Exercise requirements. Set down, please, exactly the lines below that run from the line with "export(shape, end +" to the line with "imported = [obj", both lines included.

[Modeling code records]
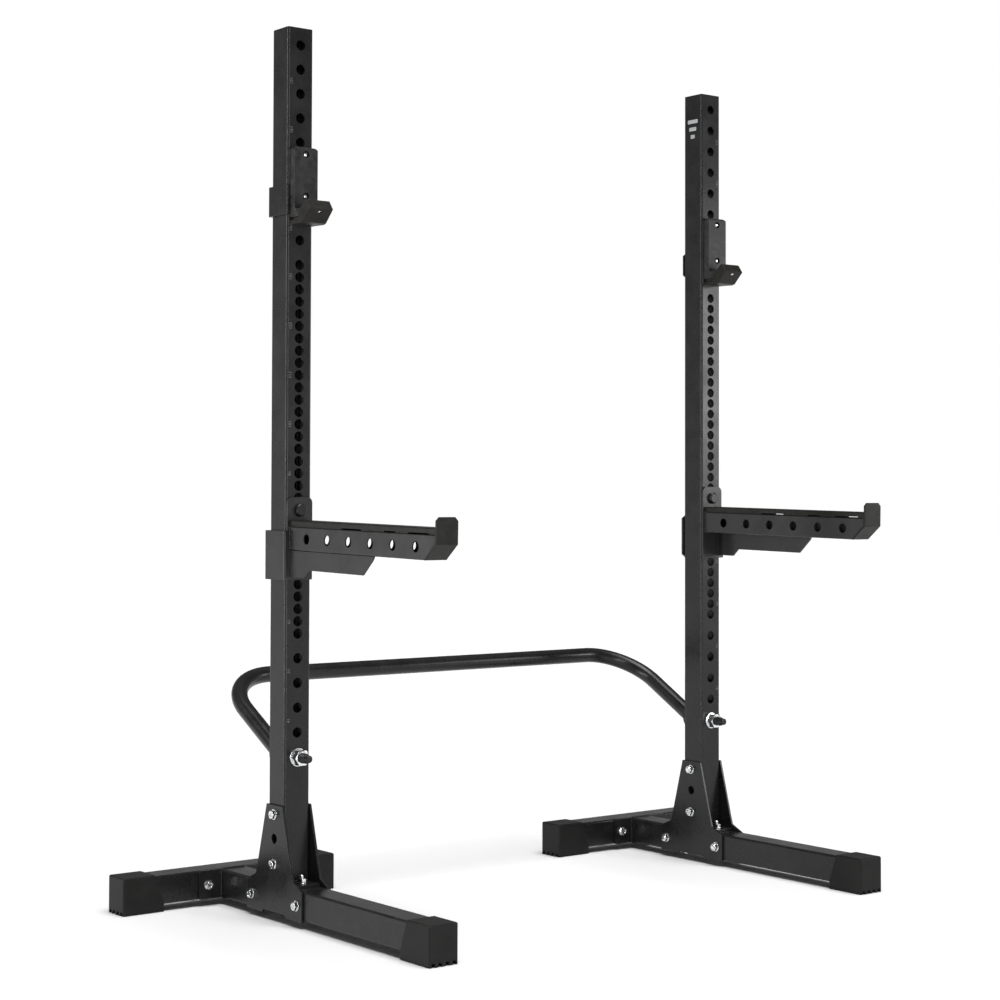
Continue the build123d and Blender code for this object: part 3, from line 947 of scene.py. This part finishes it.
@dataclass
class Studio:
    """Pale floor, white surround, overhead light and soft boxes.

    Attributes:
        floor_m: Size of the floor.
        overhead: Strength of the wide overhead light.
        overhead_deg: Angular width of the overhead light.
        overhead_tilt_deg: Tilt of the overhead light about X.
        sky: Strength of the surround on the object, well above the horizon.
        horizon: Strength of the surround on the object, at the horizon.
        fade: Height, as a sine, where the surround has fallen to sky.
        boxes: Place, width, height, power and aim point of each soft box.
    """

    floor_m: float = 60.0
    overhead: float = 3.15
    overhead_deg: float = 42.0
    overhead_tilt_deg: float = 12.0
    sky: float = 0.14
    horizon: float = 0.62
    fade: float = 0.3
    boxes: list[tuple[Vector, float, float, float, Vector]] = field(default_factory=lambda: [
        (Vector((-2.55, 0.85, 1.2)), 0.16, 2.6, 44.0, Vector((-0.58, 0.1, 1.1))),
        (Vector((-0.85, -2.10, 1.2)), 0.16, 2.6, 28.0, Vector((-0.58, 0.1, 1.1))),
        (Vector((2.9, -2.3, 1.35)), 0.9, 1.0, 26.0, Vector((0.58, 0.1, 1.0)))])

    def floor(self) -> Object:
        """Lays the floor.

        Returns:
            The floor's object.
        """
        bm = bmesh.new()
        bmesh.ops.create_grid(bm, x_segments=1, y_segments=1, size=self.floor_m / 2)
        bmesh.ops.translate(bm, verts=bm.verts, vec=(0, 0, -0.5 * MM))
        mesh = bpy.data.meshes.new("studio_floor")
        bm.to_mesh(mesh)
        bm.free()
        mat = bpy.data.materials.new("matt_white_floor_paint")
        mat.use_nodes = True
        tree = mat.node_tree
        tree.nodes.clear()
        shader = add_node(tree, "ShaderNodeBsdfDiffuse", {"Color": linear("f8f8f8")})
        add_node(tree, "ShaderNodeOutputMaterial", {"Surface": shader.outputs["BSDF"]})
        mesh.materials.append(mat)
        floor = bpy.data.objects.new("studio_floor", mesh)
        bpy.context.scene.collection.objects.link(floor)
        return floor

    def soft_boxes(self, floor: Object) -> None:
        """Hangs the soft boxes, whose light is kept off the floor.

        Args:
            floor: Floor that they leave alone.
        """
        no_floor = bpy.data.collections.new("lit_by_soft_boxes")
        no_floor.objects.link(floor)
        no_floor.collection_objects[0].light_linking.link_state = "EXCLUDE"
        for i, (place, width, height, power, target) in enumerate(self.boxes):
            data = bpy.data.lights.new(f"soft_box_{i}", "AREA")
            data.shape, data.size, data.size_y, data.energy = "RECTANGLE", width, height, power
            light = bpy.data.objects.new(f"soft_box_{i}", data)
            bpy.context.scene.collection.objects.link(light)
            aim = (target - place).to_track_quat("-Z", "Y").to_matrix().to_4x4()
            light.matrix_world = Matrix.Translation(place) @ aim
            light.visible_camera = False
            light.light_linking.receiver_collection = no_floor

    def sun(self) -> None:
        """Hangs the wide overhead light."""
        data = bpy.data.lights.new("overhead", "SUN")
        data.energy, data.angle = self.overhead, math.radians(self.overhead_deg)
        light = bpy.data.objects.new("overhead", data)
        bpy.context.scene.collection.objects.link(light)
        light.matrix_world = Matrix.Rotation(math.radians(self.overhead_tilt_deg), 4, "X")

    def build(self) -> None:
        """Creates the floor, the world and the lights."""
        floor = self.floor()
        self.world()
        self.soft_boxes(floor)
        self.sun()

    def world(self) -> None:
        """White surround, which lights the object less than it shows."""
        world = bpy.data.worlds.new("white_surround")
        world.use_nodes = True
        tree = world.node_tree
        tree.nodes.clear()
        where = add_node(tree, "ShaderNodeTexCoord").outputs["Generated"]
        height = add_node(tree, "ShaderNodeSeparateXYZ", {0: where}).outputs["Z"]
        fall = add_node(tree, "ShaderNodeMapRange", {"Value": height, "From Min": 0.0, "From Max": self.fade,
                                                     "To Min": self.horizon, "To Max": self.sky})
        lit = add_node(tree, "ShaderNodeBackground",
                       {"Color": linear("ffffff"), "Strength": fall.outputs["Result"]})
        seen = add_node(tree, "ShaderNodeBackground", {"Color": linear("ffffff"), "Strength": 1.0})
        path = add_node(tree, "ShaderNodeLightPath")
        mix = add_node(tree, "ShaderNodeMixShader",
                       {0: path.outputs["Is Camera Ray"], 1: lit.outputs["Background"],
                        2: seen.outputs["Background"]})
        add_node(tree, "ShaderNodeOutputWorld", {"Surface": mix.outputs["Shader"]})
        bpy.context.scene.world = world
        bpy.context.scene.view_settings.view_transform = "Standard"


def main() -> None:
    """Builds the sub-assemblies in order, then the stage."""
    logging.basicConfig(level=logging.INFO, format="%(name)s %(message)s")
    for side in Side:
        Stand(side).build()
        JHook(side).build()
        SpotterArm(side).build()
    RearBar().build()
    Camera().build()
    Studio().build()


if __name__ == "__main__":
    main()
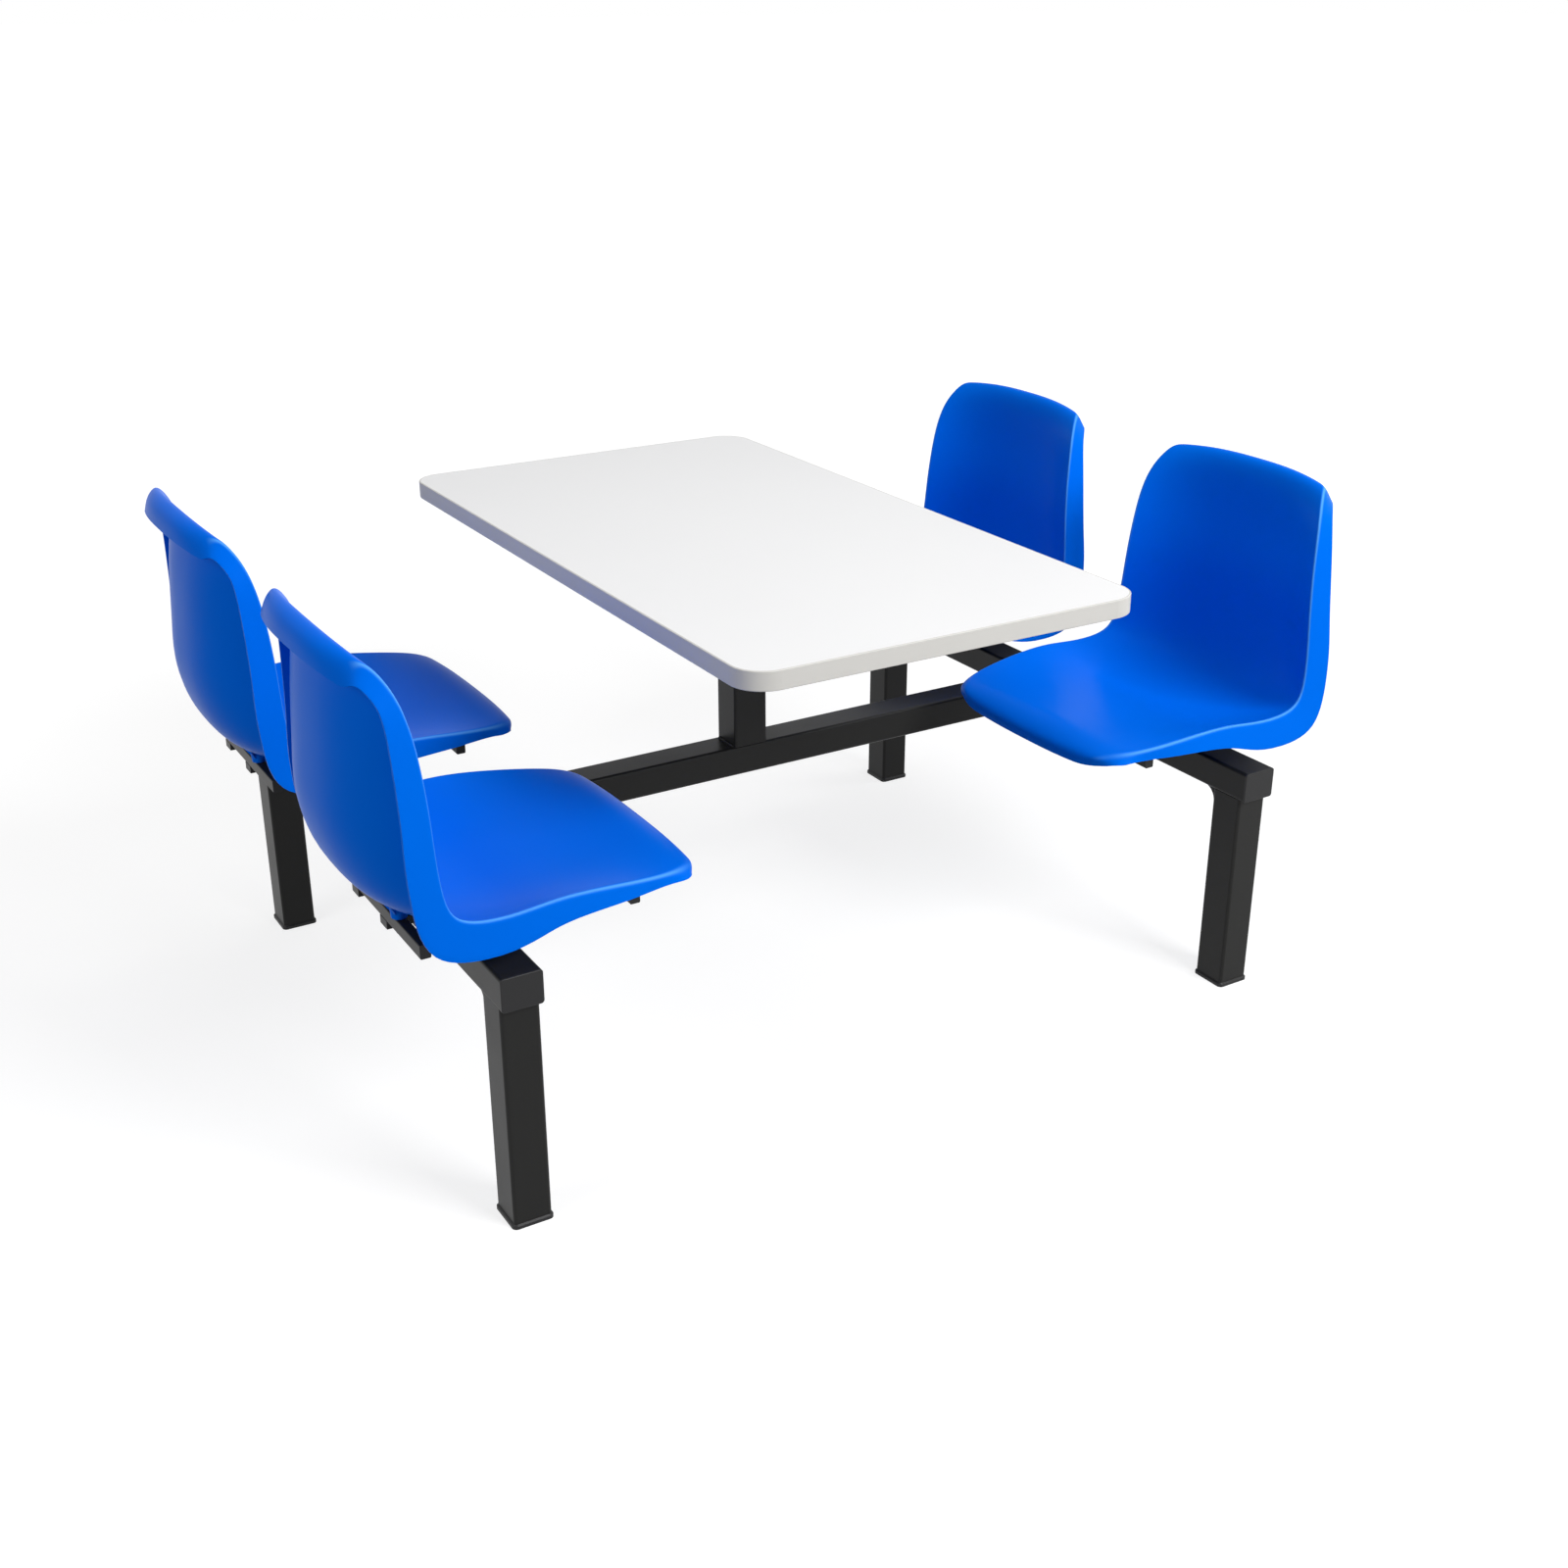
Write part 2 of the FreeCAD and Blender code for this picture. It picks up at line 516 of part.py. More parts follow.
def surface(grid):
    """A cubic surface steered by the grid: it passes through the grid's corners and follows
    its inner points closely, with no ripple between them."""
    patch = Part.BSplineSurface()
    spans = [len(grid) - CUBIC, len(grid[0]) - CUBIC]
    marks = [[float(k) for k in range(n + 1)] for n in spans]
    repeats = [[CUBIC + 1] + [1] * (n - 1) + [CUBIC + 1] for n in spans]
    patch.buildFromPolesMultsKnots(grid, *repeats, *marks, False, False, CUBIC, CUBIC)
    return patch.toShape()


def shell_panel():
    knots, lines = shell_lines()
    span = knots[-1]
    rows = []
    for first, last in zip(knots, knots[1:]):
        rows += [first + (last - first) * i / ROWS_PER_STATION for i in range(ROWS_PER_STATION)]
    rows.append(span)
    front = [full_section(lines, t, span, False) for t in rows]
    hidden = [full_section(lines, t, span, True) for t in rows]
    faces = [surface(front), surface(hidden)]
    borders = [(front[0], hidden[0]), (front[-1], hidden[-1]),
               ([r[0] for r in front], [r[0] for r in hidden]),
               ([r[-1] for r in front], [r[-1] for r in hidden])]
    outer, inner = faces[0].Edges, faces[1].Edges
    for line, twin in borders:
        edge = nearest_edge(outer, line[len(line) // 2])
        mate = nearest_edge(inner, twin[len(twin) // 2])
        faces.append(Part.makeRuledSurface(edge, mate))
    skin = Part.makeShell(faces)
    skin.sewShape()
    solid = Part.makeSolid(skin.Shells[0] if skin.Shells else skin)
    if solid.Volume < 0:
        solid.reverse()
    return solid


def nearest_edge(edges, point):
    return min(edges, key=lambda e: e.distToShape(Part.Vertex(point))[0])


def seat_shell():
    shell = shell_panel()
    pilot = SEAT_SCREW_RADIUS + SCREW_PILOT_CLEARANCE
    reach = SEAT_SCREW_GRIP + SCREW_TIP_CLEARANCE
    bosses = []
    for x, y in screw_places():
        pieces = rod(BOSS_RADIUS, BOSS_BLANK, x, y, RAIL_TOP).cut(shell).Solids
        boss = min(pieces, key=lambda s: s.CenterOfMass.z)
        bosses.append(boss.cut(rod(pilot, reach, x, y, RAIL_TOP)))
    return shell.multiFuse(bosses)


# ---------------------------------------------------------------- assembly
def build_seats():
    moving = {
        "shell": [seat_shell()],
        "rails": seat_rails(),
        "rail_plugs": rail_plugs(),
        "arms": carrier_arms(),
        "swivel_plate": [swivel_plate()],
        "spindle": [spindle()],
        "spindle_clip": [spindle_clip()],
        "seat_screws": seat_screws(),
    }
    housing = swivel_housing()
    bushes = []
    stops = []
    for side, x in SIDES.items():
        facing = 0 if x < 0 else 180
        for end, y in ENDS.items():
            for piece, solids in moving.items():
                placed = [moved(turned(s, facing), x * BEAM_X, y * SEAT_Y) for s in solids]
                shape = placed[0] if len(placed) == 1 else Part.makeCompound(placed)
                export(shape, end + "_" + side + "_" + piece)
            export(moved(housing, x * BEAM_X, y * SEAT_Y), end + "_" + side + "_swivel_housing")
            bushes += [moved(b, x * BEAM_X, y * SEAT_Y) for b in swivel_bushes()]
            stops += [moved(turned(s, facing), x * BEAM_X, y * SEAT_Y) for s in swivel_stops()]
    export(Part.makeCompound(bushes), "swivel_bushes")
    export(Part.makeCompound(stops), "swivel_stops")


os.makedirs("parts", exist_ok=True)
build_table()
build_post()
build_beams()
build_legs()
build_seats()
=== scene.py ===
# %% [markdown]
# # A canteen table with four swivel seats
#
# One laminated top stands on a centre post. Two side beams carry four moulded seats, each on
# a steel carrier that turns a little on a spindle. The steel and wood come ready made as a
# frame of fixed solids. This lesson gives them their finishes, moulds the seat shells, and
# adds the small things that a welder and a fitter leave behind.
#
# Everything is in metres. X runs from the left seats to the right seats, Y along each row of
# seats, and Z is up. The near end is -Y.

# %% Load the frame
import bpy
import bmesh
import json
import math
from mathutils import Matrix, Vector
from mathutils.bvhtree import BVHTree


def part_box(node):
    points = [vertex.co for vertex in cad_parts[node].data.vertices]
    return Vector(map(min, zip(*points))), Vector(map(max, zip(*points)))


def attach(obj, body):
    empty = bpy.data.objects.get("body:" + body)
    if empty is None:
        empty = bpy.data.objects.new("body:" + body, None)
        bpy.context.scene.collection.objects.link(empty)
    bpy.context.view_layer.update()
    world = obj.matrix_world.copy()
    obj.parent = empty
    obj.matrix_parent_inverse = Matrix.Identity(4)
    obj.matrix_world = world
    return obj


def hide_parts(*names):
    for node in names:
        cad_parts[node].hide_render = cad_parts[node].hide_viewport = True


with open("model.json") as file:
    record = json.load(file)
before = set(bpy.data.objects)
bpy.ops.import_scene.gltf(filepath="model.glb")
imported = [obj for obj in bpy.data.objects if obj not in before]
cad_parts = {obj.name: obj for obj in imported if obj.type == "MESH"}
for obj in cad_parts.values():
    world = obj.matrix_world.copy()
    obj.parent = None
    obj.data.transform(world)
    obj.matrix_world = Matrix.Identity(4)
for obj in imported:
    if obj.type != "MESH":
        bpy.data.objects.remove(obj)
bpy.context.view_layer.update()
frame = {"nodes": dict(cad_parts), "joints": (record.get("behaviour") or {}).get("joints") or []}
MM = 0.001

# %% [markdown]
# ## Where we look from
#
# The table is seen from its near left corner, a little above head height of a seated person.
# A lens of about 43 mm keeps the far seats from shrinking much. The camera is turned by two
# plain angles: it tips down from level, and swings from the +Y direction towards +X.

# %% Camera
CAMERA_PLACE = Vector((-1.439, -2.519, 1.570))
CAMERA_TIP_DOWN = 23.49        # degrees
CAMERA_SWING = 31.11           # degrees
CAMERA_LENS = 43.16            # millimetres, as the sensor's width
SENSOR_WIDTH = 36.0

camera_data = bpy.data.cameras.new("camera")
camera_data.lens = CAMERA_LENS
camera_data.sensor_width = SENSOR_WIDTH
camera = bpy.data.objects.new("camera", camera_data)
camera.location = CAMERA_PLACE
camera.rotation_euler = (math.radians(90 - CAMERA_TIP_DOWN), 0, math.radians(-CAMERA_SWING))
bpy.context.scene.collection.objects.link(camera)
bpy.context.scene.camera = camera
bpy.context.scene.view_settings.view_transform = "Standard"
print("camera distance to the origin:", round(CAMERA_PLACE.length, 2), "m")

# %% [markdown]
# ## Small helpers for node trees
#
# A material in Blender is a graph of nodes. A few short helpers keep the graphs readable:
# `put` adds a node and sets its plain values, and `wire` joins an output to an input. The
# others start a material, start a node group, and place a finished group in a graph.

# %% Node helpers
def put(tree, kind, settings=None, **inputs):
    """Adds a node. settings are its own properties, inputs are socket values by name."""
    node = tree.nodes.new(kind)
    for name, value in (settings or {}).items():
        setattr(node, name, value)
    for name, value in inputs.items():
        node.inputs[name.replace("_", " ")].default_value = value
    return node


def wire(tree, source, target):
    """Joins an output socket to an input socket."""
    tree.links.new(source, target)


def empty_material(name):
    """A material with only a Principled shader and an output, and its tree."""
    material = bpy.data.materials.new(name)
    material.use_nodes = True
    tree = material.node_tree
    tree.nodes.clear()
    shader = put(tree, "ShaderNodeBsdfPrincipled")
    output = put(tree, "ShaderNodeOutputMaterial")
    wire(tree, shader.outputs["BSDF"], output.inputs["Surface"])
    return material, tree, shader


def empty_group(name, inputs, outputs):
    """A shader node group with named sockets. inputs is a list of (name, kind, default)."""
    tree = bpy.data.node_groups.new(name, "ShaderNodeTree")
    for socket, kind, default in inputs:
        made = tree.interface.new_socket(socket, in_out="INPUT", socket_type=kind)
        made.default_value = default
    for socket, kind in outputs:
        tree.interface.new_socket(socket, in_out="OUTPUT", socket_type=kind)
    return tree, put(tree, "NodeGroupInput"), put(tree, "NodeGroupOutput")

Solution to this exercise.
                export(shape, end + "_" + side + "_" + piece)
            export(moved(housing, x * BEAM_X, y * SEAT_Y), end + "_" + side + "_swivel_housing")
            bushes += [moved(b, x * BEAM_X, y * SEAT_Y) for b in swivel_bushes()]
            stops += [moved(turned(s, facing), x * BEAM_X, y * SEAT_Y) for s in swivel_stops()]
    export(Part.makeCompound(bushes), "swivel_bushes")
    export(Part.makeCompound(stops), "swivel_stops")


os.makedirs("parts", exist_ok=True)
build_table()
build_post()
build_beams()
build_legs()
build_seats()
=== scene.py ===
# %% [markdown]
# # A canteen table with four swivel seats
#
# One laminated top stands on a centre post. Two side beams carry four moulded seats, each on
# a steel carrier that turns a little on a spindle. The steel and wood come ready made as a
# frame of fixed solids. This lesson gives them their finishes, moulds the seat shells, and
# adds the small things that a welder and a fitter leave behind.
#
# Everything is in metres. X runs from the left seats to the right seats, Y along each row of
# seats, and Z is up. The near end is -Y.

# %% Load the frame
import bpy
import bmesh
import json
import math
from mathutils import Matrix, Vector
from mathutils.bvhtree import BVHTree


def part_box(node):
    points = [vertex.co for vertex in cad_parts[node].data.vertices]
    return Vector(map(min, zip(*points))), Vector(map(max, zip(*points)))


def attach(obj, body):
    empty = bpy.data.objects.get("body:" + body)
    if empty is None:
        empty = bpy.data.objects.new("body:" + body, None)
        bpy.context.scene.collection.objects.link(empty)
    bpy.context.view_layer.update()
    world = obj.matrix_world.copy()
    obj.parent = empty
    obj.matrix_parent_inverse = Matrix.Identity(4)
    obj.matrix_world = world
    return obj


def hide_parts(*names):
    for node in names:
        cad_parts[node].hide_render = cad_parts[node].hide_viewport = True


with open("model.json") as file:
    record = json.load(file)
before = set(bpy.data.objects)
bpy.ops.import_scene.gltf(filepath="model.glb")
imported = [obj for obj in bpy.data.objects if obj not in before]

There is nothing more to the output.